- _Your goal_
Check each line of the material below, and copy it if it holds the string "scene".

- _Entries supplied_
——

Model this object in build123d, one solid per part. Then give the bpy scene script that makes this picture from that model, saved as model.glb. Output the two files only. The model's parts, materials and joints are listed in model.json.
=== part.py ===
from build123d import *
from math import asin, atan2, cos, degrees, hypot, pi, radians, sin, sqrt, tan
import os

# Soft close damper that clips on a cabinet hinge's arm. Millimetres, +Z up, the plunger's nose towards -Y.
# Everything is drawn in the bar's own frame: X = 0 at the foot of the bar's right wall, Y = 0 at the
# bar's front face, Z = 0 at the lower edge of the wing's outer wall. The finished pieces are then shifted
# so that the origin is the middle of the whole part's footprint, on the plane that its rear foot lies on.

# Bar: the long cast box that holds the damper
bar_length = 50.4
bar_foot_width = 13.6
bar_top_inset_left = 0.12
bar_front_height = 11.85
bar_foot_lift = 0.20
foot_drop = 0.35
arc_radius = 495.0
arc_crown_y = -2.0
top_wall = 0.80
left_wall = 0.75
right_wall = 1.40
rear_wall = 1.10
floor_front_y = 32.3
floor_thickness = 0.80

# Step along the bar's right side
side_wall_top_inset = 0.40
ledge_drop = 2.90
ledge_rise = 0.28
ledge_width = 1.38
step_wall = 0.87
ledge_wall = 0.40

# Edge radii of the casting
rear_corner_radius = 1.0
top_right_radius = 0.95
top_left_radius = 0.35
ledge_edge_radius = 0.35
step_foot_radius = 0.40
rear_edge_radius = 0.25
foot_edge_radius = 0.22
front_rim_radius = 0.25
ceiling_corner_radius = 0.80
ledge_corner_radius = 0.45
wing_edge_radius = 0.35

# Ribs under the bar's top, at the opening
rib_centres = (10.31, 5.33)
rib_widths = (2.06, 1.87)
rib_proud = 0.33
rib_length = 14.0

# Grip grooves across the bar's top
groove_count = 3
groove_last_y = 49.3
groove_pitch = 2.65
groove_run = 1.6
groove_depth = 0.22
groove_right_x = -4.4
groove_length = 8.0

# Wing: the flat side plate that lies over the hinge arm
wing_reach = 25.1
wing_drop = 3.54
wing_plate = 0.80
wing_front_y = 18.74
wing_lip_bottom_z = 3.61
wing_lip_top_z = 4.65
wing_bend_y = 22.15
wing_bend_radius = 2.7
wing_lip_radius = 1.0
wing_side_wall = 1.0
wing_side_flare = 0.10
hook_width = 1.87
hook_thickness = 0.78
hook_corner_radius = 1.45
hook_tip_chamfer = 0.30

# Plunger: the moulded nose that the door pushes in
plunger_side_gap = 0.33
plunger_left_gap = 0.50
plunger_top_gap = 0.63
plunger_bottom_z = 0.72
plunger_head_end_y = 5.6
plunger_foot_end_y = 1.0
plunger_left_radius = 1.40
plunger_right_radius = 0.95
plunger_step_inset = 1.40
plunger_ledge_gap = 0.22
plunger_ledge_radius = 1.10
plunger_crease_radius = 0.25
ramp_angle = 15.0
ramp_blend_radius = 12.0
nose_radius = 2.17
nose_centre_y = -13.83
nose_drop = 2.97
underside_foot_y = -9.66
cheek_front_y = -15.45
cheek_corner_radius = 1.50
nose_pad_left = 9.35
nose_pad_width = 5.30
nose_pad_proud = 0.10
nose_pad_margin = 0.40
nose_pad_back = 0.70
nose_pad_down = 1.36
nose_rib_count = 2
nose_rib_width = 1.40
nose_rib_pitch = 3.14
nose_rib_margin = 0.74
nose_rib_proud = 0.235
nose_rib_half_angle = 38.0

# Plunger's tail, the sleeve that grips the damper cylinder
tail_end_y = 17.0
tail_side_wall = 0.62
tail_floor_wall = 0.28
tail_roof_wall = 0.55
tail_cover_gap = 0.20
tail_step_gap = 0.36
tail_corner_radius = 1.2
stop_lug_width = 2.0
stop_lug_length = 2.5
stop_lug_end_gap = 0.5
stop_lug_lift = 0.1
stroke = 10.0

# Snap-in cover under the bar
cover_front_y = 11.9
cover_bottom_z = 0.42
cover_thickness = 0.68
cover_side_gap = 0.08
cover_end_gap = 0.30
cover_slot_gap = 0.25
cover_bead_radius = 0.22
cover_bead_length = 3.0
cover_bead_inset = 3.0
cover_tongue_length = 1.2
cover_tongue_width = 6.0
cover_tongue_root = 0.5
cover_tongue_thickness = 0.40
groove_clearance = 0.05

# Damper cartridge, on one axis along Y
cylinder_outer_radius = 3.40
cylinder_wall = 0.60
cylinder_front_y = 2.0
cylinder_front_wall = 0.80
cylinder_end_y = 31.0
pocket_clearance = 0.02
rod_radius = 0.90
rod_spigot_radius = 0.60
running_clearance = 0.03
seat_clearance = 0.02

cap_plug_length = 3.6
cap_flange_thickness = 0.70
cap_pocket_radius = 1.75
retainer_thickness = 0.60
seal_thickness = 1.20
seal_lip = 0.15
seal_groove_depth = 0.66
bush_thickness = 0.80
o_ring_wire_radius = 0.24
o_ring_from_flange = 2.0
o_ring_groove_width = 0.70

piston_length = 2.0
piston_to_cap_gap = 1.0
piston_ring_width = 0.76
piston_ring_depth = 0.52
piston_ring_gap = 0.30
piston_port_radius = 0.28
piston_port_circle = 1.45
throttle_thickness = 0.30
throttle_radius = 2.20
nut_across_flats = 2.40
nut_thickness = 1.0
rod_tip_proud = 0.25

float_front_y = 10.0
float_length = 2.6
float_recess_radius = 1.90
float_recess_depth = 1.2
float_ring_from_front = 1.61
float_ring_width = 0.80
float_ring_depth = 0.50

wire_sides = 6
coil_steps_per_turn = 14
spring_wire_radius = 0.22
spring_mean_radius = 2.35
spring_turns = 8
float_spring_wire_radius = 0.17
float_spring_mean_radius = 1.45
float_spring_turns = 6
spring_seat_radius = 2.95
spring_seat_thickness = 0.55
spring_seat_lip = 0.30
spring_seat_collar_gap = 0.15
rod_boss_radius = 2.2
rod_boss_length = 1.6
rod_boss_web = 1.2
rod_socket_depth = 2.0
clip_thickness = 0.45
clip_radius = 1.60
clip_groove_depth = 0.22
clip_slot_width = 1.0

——

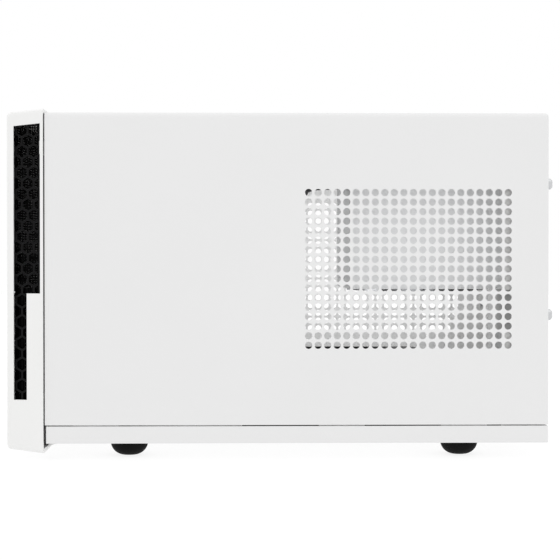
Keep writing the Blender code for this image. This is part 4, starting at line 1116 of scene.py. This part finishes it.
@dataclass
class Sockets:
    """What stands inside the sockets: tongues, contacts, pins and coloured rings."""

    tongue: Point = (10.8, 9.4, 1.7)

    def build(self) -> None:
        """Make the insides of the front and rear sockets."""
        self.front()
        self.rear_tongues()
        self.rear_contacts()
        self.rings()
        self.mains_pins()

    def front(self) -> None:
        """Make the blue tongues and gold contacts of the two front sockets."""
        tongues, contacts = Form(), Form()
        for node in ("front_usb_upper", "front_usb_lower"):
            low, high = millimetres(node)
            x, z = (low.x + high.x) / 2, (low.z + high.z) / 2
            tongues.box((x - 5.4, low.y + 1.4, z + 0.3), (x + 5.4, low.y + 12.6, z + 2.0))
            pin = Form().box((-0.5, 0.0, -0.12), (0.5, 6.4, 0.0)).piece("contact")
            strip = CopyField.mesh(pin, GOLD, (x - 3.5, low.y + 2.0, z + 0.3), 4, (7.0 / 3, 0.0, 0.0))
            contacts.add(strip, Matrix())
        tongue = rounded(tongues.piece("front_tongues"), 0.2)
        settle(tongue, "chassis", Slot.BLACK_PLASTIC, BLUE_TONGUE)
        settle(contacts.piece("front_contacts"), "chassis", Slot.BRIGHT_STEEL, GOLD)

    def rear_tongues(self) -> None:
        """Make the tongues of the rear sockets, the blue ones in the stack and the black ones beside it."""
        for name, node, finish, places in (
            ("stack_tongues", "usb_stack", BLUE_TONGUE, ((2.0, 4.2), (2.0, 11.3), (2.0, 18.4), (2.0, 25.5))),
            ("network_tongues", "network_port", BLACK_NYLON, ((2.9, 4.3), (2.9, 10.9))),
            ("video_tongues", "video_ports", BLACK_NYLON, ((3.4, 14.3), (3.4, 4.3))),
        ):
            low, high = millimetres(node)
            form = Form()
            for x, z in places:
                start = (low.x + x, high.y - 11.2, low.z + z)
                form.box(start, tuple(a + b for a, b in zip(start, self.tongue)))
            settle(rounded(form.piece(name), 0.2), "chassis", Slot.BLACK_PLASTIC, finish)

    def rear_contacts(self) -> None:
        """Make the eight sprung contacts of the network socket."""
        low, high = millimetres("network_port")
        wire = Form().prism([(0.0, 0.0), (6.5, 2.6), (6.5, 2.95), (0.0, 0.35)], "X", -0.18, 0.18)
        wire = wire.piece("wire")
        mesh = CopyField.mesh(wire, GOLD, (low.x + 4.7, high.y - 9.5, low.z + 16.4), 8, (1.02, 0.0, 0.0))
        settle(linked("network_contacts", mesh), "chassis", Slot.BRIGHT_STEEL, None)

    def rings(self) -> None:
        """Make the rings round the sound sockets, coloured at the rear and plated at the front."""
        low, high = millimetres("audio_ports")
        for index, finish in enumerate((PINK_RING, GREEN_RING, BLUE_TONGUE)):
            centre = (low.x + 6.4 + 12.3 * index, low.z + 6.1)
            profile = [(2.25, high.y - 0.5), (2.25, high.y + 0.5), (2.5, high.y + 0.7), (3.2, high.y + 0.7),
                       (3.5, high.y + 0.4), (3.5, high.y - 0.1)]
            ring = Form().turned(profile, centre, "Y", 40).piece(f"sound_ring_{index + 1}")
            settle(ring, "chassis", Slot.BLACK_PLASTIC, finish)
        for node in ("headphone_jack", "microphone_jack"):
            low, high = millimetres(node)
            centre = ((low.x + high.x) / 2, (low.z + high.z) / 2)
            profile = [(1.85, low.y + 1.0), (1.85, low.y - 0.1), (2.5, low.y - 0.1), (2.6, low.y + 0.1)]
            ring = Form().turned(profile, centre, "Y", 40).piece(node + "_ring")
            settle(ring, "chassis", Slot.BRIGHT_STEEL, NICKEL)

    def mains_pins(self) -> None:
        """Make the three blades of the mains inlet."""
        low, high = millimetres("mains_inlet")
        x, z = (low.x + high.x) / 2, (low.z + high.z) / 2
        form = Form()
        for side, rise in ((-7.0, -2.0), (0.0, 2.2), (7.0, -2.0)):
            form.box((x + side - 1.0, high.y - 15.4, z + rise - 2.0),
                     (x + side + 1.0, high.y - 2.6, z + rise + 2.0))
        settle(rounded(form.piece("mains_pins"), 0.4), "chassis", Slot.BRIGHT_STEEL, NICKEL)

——

- _Correct result_
Model this object in build123d, one solid per part. Then give the bpy scene script that makes this picture from that model, saved as model.glb. Output the two files only. The model's parts, materials and joints are listed in model.json.
Keep writing the Blender code for this image. This is part 4, starting at line 1116 of scene.py. This part finishes it.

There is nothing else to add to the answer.